巻頭のことば
第2回 真剣師の将棋観
法政大学大学院法務研究科教授 交告尚史〔Koketsu Hisashi〕
私は碁は打つが将棋は指せない。駒の動かし方を知っているだけである。だが、この人が書いた本あるいはこの人について書かれた記事は取りあえず手元に置くという棋士がいる。花村元司九段である。花村の経歴は次の通り。1917(大正6)年浜松市生まれ。1944(昭和19)年「五段試験」合格、木村義雄一四世名人の門に入る。1948年六段、1950年七段、1952年八段、1956年大山康晴名人に挑戦、1976年九段。A級に16期在籍。途中一度降級するも、1977年の第36期順位戦で勝利を重ね、60歳にしてA級に復帰。1985年現役のまま死去、享年67歳。

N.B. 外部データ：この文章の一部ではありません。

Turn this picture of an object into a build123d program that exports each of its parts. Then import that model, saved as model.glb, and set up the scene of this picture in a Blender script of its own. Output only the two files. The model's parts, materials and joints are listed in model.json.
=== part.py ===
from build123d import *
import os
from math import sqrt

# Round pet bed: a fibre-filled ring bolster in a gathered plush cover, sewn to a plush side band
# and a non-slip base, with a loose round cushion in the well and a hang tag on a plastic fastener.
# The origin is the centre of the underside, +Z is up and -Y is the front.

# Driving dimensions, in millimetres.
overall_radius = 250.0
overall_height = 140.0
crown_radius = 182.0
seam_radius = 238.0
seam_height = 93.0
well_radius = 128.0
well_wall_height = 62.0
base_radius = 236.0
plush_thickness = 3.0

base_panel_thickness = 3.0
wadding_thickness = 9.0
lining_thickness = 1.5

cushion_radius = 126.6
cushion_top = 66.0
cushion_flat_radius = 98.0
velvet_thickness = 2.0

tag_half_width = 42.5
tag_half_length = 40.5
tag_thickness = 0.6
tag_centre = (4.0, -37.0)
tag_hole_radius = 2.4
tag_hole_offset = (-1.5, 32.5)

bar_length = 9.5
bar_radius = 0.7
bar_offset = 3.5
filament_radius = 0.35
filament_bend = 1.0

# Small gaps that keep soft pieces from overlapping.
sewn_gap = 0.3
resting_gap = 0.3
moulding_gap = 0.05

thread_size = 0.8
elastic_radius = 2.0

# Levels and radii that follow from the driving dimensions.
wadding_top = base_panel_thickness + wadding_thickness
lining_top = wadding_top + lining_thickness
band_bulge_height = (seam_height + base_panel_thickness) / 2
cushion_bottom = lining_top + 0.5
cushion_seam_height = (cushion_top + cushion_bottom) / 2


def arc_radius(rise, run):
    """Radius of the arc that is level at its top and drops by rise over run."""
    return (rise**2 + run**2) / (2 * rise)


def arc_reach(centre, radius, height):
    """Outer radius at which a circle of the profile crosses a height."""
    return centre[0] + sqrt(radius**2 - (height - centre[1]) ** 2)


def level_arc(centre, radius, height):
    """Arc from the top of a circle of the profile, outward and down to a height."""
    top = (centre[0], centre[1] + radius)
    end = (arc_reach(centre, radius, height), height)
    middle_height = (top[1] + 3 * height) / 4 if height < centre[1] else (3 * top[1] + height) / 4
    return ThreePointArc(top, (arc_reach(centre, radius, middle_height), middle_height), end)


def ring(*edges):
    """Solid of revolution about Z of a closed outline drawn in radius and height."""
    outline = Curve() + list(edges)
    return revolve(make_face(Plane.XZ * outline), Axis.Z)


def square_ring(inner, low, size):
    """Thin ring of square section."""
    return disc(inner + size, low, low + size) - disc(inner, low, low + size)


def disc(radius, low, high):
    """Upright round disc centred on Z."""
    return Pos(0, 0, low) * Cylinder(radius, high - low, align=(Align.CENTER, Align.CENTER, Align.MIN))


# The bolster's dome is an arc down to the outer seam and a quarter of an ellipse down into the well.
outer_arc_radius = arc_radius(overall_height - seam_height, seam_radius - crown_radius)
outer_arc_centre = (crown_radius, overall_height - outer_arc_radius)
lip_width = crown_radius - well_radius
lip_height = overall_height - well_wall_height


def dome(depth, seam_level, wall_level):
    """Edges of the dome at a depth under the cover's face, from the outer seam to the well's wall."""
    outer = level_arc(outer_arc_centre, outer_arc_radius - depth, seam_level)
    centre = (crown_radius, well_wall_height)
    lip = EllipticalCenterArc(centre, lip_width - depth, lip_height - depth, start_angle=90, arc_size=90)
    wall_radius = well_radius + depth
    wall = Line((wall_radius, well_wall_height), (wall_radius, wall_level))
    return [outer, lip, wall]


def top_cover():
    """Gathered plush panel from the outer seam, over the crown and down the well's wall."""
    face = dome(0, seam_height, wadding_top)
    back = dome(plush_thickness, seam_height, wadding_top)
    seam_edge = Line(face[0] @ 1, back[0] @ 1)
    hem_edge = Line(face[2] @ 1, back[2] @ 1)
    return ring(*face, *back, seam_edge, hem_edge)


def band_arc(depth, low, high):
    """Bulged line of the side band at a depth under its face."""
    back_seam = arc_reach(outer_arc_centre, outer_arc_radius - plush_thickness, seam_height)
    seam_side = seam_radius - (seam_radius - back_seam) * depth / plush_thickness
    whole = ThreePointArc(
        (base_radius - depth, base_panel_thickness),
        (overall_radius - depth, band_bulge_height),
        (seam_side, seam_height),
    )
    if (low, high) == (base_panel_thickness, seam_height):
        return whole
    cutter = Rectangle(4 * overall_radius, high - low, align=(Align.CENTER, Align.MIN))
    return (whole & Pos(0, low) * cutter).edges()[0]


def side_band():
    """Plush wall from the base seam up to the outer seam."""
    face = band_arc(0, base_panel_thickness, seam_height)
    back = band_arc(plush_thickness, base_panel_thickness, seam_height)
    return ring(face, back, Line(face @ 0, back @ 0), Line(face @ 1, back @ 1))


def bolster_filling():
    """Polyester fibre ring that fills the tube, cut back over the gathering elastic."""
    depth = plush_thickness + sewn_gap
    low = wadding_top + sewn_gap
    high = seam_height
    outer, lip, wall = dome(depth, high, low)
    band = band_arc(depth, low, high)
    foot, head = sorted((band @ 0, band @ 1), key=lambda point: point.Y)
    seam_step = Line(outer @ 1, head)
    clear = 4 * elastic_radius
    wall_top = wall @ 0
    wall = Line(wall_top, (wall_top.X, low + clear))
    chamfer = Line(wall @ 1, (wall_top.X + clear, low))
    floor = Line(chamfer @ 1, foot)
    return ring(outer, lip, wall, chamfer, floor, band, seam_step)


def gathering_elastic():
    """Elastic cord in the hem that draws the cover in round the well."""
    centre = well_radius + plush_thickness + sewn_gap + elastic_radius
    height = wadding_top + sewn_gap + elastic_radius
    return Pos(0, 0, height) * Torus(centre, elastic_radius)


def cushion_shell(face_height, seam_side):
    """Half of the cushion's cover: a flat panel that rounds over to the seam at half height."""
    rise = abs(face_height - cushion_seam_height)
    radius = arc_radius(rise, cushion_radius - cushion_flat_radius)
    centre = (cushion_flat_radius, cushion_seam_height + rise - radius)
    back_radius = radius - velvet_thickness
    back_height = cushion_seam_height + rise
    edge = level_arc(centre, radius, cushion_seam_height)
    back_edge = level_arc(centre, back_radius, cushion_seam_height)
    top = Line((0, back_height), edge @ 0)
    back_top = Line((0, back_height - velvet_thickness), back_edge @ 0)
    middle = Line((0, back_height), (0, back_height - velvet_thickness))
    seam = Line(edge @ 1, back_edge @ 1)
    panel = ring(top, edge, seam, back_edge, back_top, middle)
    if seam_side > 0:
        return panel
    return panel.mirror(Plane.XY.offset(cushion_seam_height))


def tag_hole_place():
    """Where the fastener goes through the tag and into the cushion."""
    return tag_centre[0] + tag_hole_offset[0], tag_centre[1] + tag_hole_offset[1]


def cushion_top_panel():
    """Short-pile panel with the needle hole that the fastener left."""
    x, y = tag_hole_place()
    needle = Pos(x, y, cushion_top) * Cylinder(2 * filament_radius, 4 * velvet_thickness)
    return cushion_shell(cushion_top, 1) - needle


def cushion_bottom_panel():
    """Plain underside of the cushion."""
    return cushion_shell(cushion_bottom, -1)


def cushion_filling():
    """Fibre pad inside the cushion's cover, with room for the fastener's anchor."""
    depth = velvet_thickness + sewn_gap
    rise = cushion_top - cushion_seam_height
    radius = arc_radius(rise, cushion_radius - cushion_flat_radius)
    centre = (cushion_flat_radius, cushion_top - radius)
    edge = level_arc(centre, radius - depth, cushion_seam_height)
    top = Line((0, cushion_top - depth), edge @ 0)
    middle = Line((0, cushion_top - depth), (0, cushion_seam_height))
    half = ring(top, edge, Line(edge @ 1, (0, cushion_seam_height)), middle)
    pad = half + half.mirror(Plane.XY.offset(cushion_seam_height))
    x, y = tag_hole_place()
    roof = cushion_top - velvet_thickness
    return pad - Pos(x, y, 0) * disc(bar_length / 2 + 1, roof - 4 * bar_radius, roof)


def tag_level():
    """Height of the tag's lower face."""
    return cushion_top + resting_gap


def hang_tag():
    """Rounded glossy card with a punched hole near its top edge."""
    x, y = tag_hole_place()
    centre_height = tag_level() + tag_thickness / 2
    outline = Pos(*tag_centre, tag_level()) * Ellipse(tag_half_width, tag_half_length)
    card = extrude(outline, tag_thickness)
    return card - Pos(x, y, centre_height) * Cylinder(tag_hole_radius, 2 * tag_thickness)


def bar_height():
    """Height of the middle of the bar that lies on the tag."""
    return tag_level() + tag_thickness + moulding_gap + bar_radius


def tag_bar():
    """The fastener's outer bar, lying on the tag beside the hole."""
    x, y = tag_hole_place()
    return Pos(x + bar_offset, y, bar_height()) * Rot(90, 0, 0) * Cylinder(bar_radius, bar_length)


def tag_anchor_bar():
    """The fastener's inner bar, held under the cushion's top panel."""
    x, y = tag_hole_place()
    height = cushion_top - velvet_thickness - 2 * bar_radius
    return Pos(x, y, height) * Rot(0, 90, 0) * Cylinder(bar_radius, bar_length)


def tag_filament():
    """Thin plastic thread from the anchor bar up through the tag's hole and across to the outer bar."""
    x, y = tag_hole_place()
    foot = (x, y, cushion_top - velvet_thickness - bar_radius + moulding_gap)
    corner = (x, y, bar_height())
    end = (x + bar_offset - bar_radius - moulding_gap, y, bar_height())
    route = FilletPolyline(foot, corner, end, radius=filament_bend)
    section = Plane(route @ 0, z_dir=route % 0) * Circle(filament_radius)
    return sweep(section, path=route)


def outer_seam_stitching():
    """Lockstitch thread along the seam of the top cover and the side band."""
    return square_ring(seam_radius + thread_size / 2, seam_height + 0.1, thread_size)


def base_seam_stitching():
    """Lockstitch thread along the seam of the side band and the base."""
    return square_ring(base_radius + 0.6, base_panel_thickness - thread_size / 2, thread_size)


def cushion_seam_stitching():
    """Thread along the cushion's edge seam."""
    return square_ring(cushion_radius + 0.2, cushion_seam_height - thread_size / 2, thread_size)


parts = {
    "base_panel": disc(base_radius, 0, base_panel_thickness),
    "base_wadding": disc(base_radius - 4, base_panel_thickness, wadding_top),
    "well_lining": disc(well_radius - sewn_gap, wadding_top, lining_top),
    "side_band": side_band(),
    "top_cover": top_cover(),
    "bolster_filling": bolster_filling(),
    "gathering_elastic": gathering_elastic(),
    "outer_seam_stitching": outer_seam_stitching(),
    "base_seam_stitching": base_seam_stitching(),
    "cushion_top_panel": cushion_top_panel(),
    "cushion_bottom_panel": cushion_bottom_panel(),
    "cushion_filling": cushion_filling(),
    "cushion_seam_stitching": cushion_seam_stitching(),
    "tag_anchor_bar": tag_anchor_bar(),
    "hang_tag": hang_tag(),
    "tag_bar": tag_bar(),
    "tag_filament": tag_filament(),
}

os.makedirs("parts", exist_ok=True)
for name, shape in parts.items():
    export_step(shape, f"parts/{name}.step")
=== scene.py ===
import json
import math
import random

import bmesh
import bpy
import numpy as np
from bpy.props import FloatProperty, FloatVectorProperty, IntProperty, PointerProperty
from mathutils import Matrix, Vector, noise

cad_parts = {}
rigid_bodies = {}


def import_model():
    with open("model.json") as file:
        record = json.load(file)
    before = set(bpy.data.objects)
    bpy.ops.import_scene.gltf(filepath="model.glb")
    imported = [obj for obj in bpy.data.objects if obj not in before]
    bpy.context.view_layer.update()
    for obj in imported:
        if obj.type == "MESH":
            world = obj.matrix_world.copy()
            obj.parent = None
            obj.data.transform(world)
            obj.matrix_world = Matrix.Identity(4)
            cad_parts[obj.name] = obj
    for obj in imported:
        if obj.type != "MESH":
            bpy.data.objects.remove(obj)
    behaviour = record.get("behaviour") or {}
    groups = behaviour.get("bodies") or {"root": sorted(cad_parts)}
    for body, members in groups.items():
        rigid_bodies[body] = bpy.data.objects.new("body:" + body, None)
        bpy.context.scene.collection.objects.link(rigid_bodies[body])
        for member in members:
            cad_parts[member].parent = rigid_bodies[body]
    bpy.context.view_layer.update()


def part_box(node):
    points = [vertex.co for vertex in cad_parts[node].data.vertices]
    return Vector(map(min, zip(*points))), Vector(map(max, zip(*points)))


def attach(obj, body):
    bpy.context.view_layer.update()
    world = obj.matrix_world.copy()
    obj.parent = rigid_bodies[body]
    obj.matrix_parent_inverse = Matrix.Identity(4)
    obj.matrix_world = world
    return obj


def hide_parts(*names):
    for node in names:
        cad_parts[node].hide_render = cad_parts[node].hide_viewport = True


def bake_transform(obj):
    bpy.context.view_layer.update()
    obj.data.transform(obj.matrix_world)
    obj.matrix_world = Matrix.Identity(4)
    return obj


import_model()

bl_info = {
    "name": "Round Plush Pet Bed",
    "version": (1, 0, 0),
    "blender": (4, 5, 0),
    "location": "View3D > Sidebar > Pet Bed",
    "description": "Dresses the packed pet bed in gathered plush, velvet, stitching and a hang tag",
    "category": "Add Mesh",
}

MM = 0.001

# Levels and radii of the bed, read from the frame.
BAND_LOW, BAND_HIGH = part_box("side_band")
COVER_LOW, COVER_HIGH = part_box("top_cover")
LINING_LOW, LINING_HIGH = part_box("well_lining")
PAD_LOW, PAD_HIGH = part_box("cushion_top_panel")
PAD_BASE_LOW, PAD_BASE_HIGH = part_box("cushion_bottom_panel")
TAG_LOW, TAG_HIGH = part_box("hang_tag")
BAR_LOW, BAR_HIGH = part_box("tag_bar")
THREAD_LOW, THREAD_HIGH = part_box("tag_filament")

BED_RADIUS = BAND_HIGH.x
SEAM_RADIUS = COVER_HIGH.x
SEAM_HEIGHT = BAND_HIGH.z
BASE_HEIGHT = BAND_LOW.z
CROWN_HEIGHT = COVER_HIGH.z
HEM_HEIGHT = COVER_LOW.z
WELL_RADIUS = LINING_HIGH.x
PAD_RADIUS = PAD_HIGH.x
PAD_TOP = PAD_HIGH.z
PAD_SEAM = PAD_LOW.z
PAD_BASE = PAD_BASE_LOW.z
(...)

花村は元々真剣師であった。真剣師というのは、真剣に教えてくれる先生という意味ではない。将棋であれば賭将棋、囲碁であれば賭碁の世界で生きた人たちのことである。懐の豊かな旦那衆が金を出し合って設けた席で相手の真剣師と闘うのである。かつて倉島竹二郎は、天竜川流域目付天神の祭礼日に催された勝負の始まりをこんなふうに描いた(『勝負師群像』光風社書店、1973年・227頁)。

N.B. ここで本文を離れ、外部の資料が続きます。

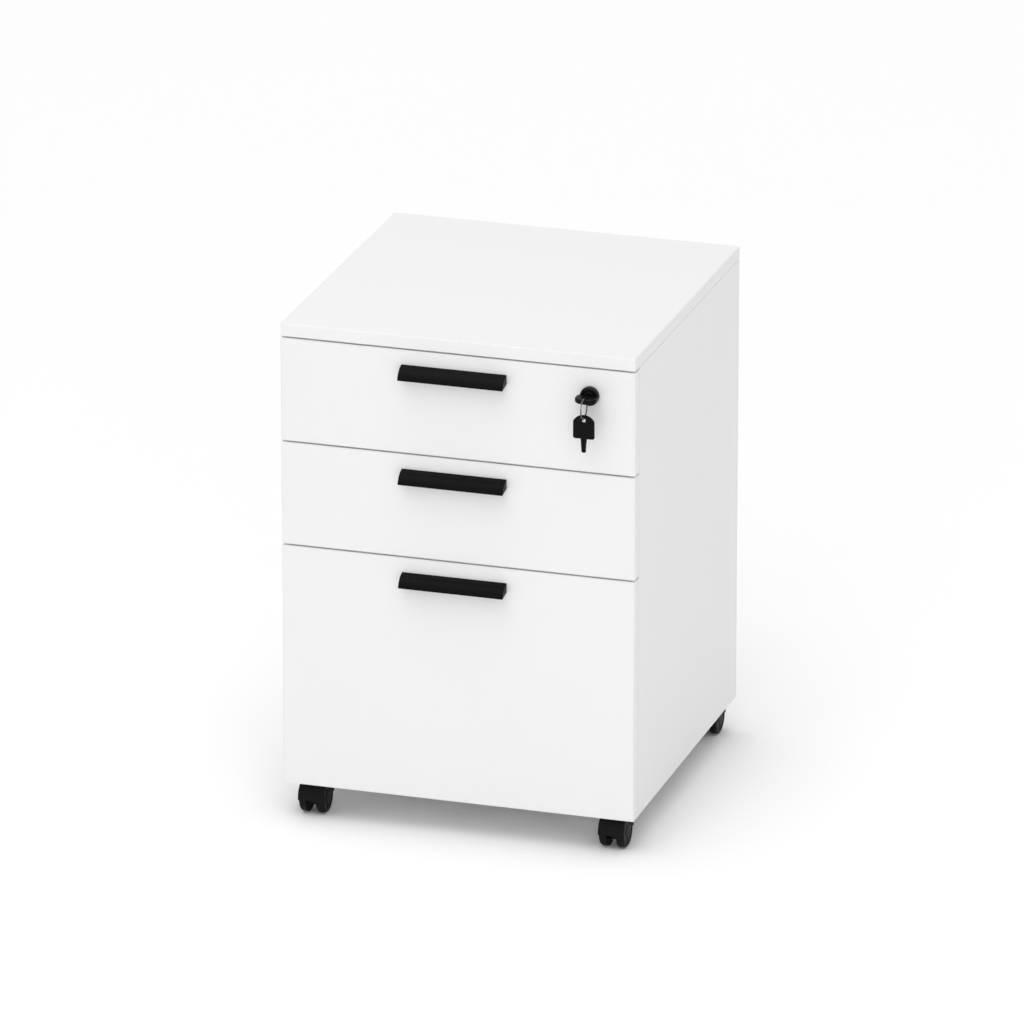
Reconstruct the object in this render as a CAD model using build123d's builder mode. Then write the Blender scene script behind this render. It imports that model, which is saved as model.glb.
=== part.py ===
"""Rolling pedestal cabinet: three drawers in a white board carcass on four twin-wheel casters.

Frame: millimetres, +Z up, origin on the floor under the middle of the carcass.
The drawer fronts face -Y. +X is the side that carries the lock.
"""
import os
from math import cos, radians, sin, sqrt

from build123d import *

os.makedirs("parts", exist_ok=True)

# ---- carcass ----
cabinet_width = 420.0
cabinet_depth = 420.0
cabinet_height = 600.0
board = 15.0                    # carcass boards
front_board = 16.0              # drawer fronts
edge_round = 0.8                # eased edge banding
floor_gap = 42.0                # floor to the lower edge of the carcass
bottom_rise = 10.0              # bottom panel sits this far above the side panels' lower edges
front_gap = 2.0                 # between neighbouring fronts, and between front and carcass

# ---- drawers ----
small_front_height = 123.0
box_board = 12.0
box_bottom = 6.0
box_length = 360.0
small_box_height = 68.0
file_box_height = 216.0
box_rise = 12.0                 # box sides start this far above the front's lower edge
file_box_rise = 32.0
bottom_lift = 2.0               # drawer bottom above the lower edge of the box sides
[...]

「えーと、花村君の方が千円カッキリで、大竹さんの方が八百五十円か、だれかあと百五十円大竹さんに乗らないかな。大竹さんはレッキとした三段の免状持ち、花村君は東海の鬼なんて威張っていたって、まだ無段。六段じゃない、段無しだよ。それに今年は花村の方で香車を引くというんだから」
胴元の加島五段が諧謔まじりにいいながら一同を見渡した。加島五段は将棋連盟の所属ではないが中京棋界では昔から顔の売れた老棋客である。
花村には『ひっかけ将棋入門』(KKベストセラーズ、1979年)という奇書がある。それによれば、彼はすでに20歳の頃には「東海の鬼」であった。当時木村名人を中心とする将棋大成会という組織があり、これに所属していればプロ棋士という扱いであった。大成会に所属しない将棋指しは将棋浪人と呼ばれ、全国に数十人いたという。彼らは全国を廻り、真剣勝負で暮らしを立てた。花村もそういう浪人経験をしたが、やがて旦那衆の多い名古屋に定着した。その後プロ入りの話が持ち上がり、先に書いた五段試験となる。当時も今もそのような試験が制度としてあるわけではない。花村があまりに強いので、「プロの五、六段クラス4名と六局指して指し分け(3勝3敗)以上の成績を収めれば、付け出し五段でプロ入りを認める」ことになったのである。花村は見事に合格したが、当初はハッタリ将棋などと貶されて、玄人筋の評判は高くなかった。だが、見ている人は見ていた。1956年の九段戦五番勝負第一局の自戦記に塚田正夫九段はこう書いている。「一昨年あたりまで、花村氏は序盤がうまくなかった。いや、現在でも他のA級棋士と比較し、うまいとはいえない。しかし、それは氏独自のもので、多少有利に岐れても油断するわけにはいかないのだ。」
花村は、将棋は人間と人間の勝負だと捉えている。人間は間違いをする生き物であるから、相手が間違うように指せばよい。プロ棋士たる者が時間をかけて指してきた時は、こちらが最善手を指すという前提で詰みまで読み切っている。だから、こちらが最善手を指せば、必ず負ける。そういう時は、わざと無筋の手を指す。すると、相手は「読み落としがあったか」と動揺する。そして誤る。
こういう将棋観は、盤上の真理探究こそが使命と心得る人々の将棋観と対蹠的である。私は花村の将棋観が好きだ。しかし、多くの棋士が将棋ソフトを利用する時代にはたして花村流を残せるだろうか。真剣師という存在は「新宿の殺し屋」と恐れられた小池重明あたりを最後に消失してしまったという。表の世界と裏の世界が併存し、時々裏から強い指し手が表に出てくるという関係こそが面白いと思うのだが、法科大学院の教員としては発言を慎むべきかもしれない。私は納得していないが、碁、将棋のような競技でも偶然性の要素が残る以上賭博罪を構成し得ると解されている。